◆ **What you have to do**
Please write out the material that follows, exactly as it stands.
═══
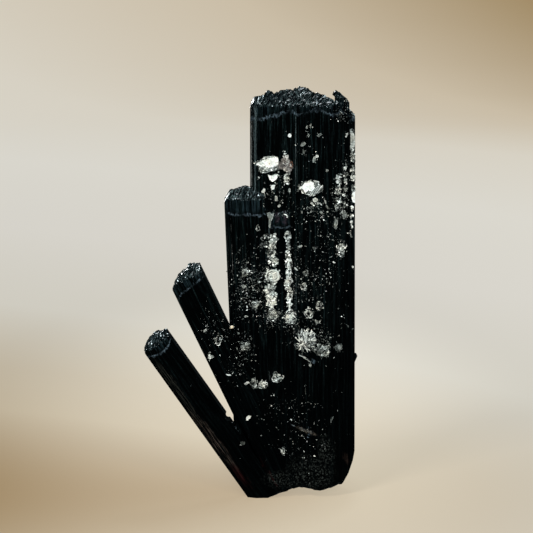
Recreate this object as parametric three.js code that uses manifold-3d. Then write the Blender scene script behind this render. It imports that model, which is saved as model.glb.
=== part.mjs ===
// Tourmaline with zinnwaldite: a natural cluster of black tourmaline crystals that grew
// from one root, with silvery books and rosettes of zinnwaldite mica on their faces.
//
// Millimetres, +Z up. The front of the cluster looks along -Y, and the leaning crystals
// are on its -X side. The origin is at the middle of the bounding box, on the plane that
// the broken root stands on.
//
// The tourmaline crystals are grown into each other, so they are one solid. Each book,
// rosette or row of zinnwaldite is a solid of its own, seated on the tourmaline, and so is
// a grain of feldspar.

import * as THREE from "three";
import { mergeVertices } from "three/addons/utils/BufferGeometryUtils.js";
import Module from "manifold-3d";

const wasm = await Module();
wasm.setup();

// ------------------------------------------------------------------ driving dimensions

const SEAT_GAP = 0.3;     // clearance between the mica and the tourmaline under it
const ROOT_DEPTH = 6;     // how far the prisms run below the standing plane before the cut
const RIB_HEIGHT = 0.14;  // height of the coarse ribs along a prism face
const RIB_PITCH = 2.1;    // spacing of those ribs
const BLANK = 90;         // half the side of the square that a prism's faces cut down
const CUTTER = 300;       // side of the blocks that cut the caps, larger than the cluster

// The nine faces of a tourmaline prism, in degrees round its axis from its first face:
// three broad faces 120 degrees apart, with two narrow ones between each pair.
const FACES = [0, 30, 90, 120, 150, 210, 240, 270, 330];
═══
◆ **Full response**
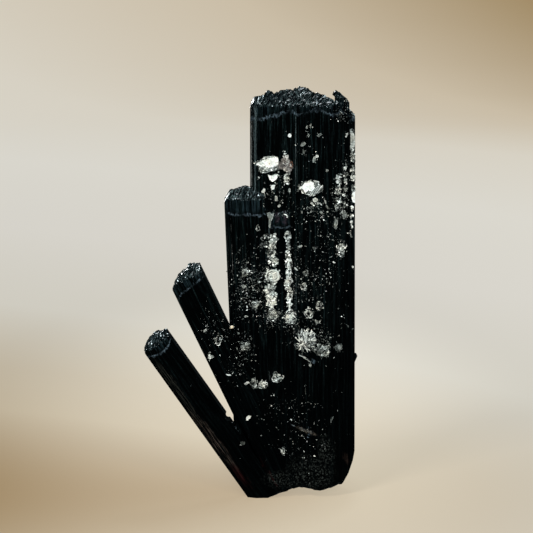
Recreate this object as parametric three.js code that uses manifold-3d. Then write the Blender scene script behind this render. It imports that model, which is saved as model.glb.
=== part.mjs ===
// Tourmaline with zinnwaldite: a natural cluster of black tourmaline crystals that grew
// from one root, with silvery books and rosettes of zinnwaldite mica on their faces.
//
// Millimetres, +Z up. The front of the cluster looks along -Y, and the leaning crystals
// are on its -X side. The origin is at the middle of the bounding box, on the plane that
// the broken root stands on.
//
// The tourmaline crystals are grown into each other, so they are one solid. Each book,
// rosette or row of zinnwaldite is a solid of its own, seated on the tourmaline, and so is
// a grain of feldspar.

import * as THREE from "three";
import { mergeVertices } from "three/addons/utils/BufferGeometryUtils.js";
import Module from "manifold-3d";

const wasm = await Module();
wasm.setup();

// ------------------------------------------------------------------ driving dimensions

const SEAT_GAP = 0.3;     // clearance between the mica and the tourmaline under it
const ROOT_DEPTH = 6;     // how far the prisms run below the standing plane before the cut
const RIB_HEIGHT = 0.14;  // height of the coarse ribs along a prism face
const RIB_PITCH = 2.1;    // spacing of those ribs
const BLANK = 90;         // half the side of the square that a prism's faces cut down
const CUTTER = 300;       // side of the blocks that cut the caps, larger than the cluster

// The nine faces of a tourmaline prism, in degrees round its axis from its first face:
// three broad faces 120 degrees apart, with two narrow ones between each pair.
const FACES = [0, 30, 90, 120, 150, 210, 240, 270, 330];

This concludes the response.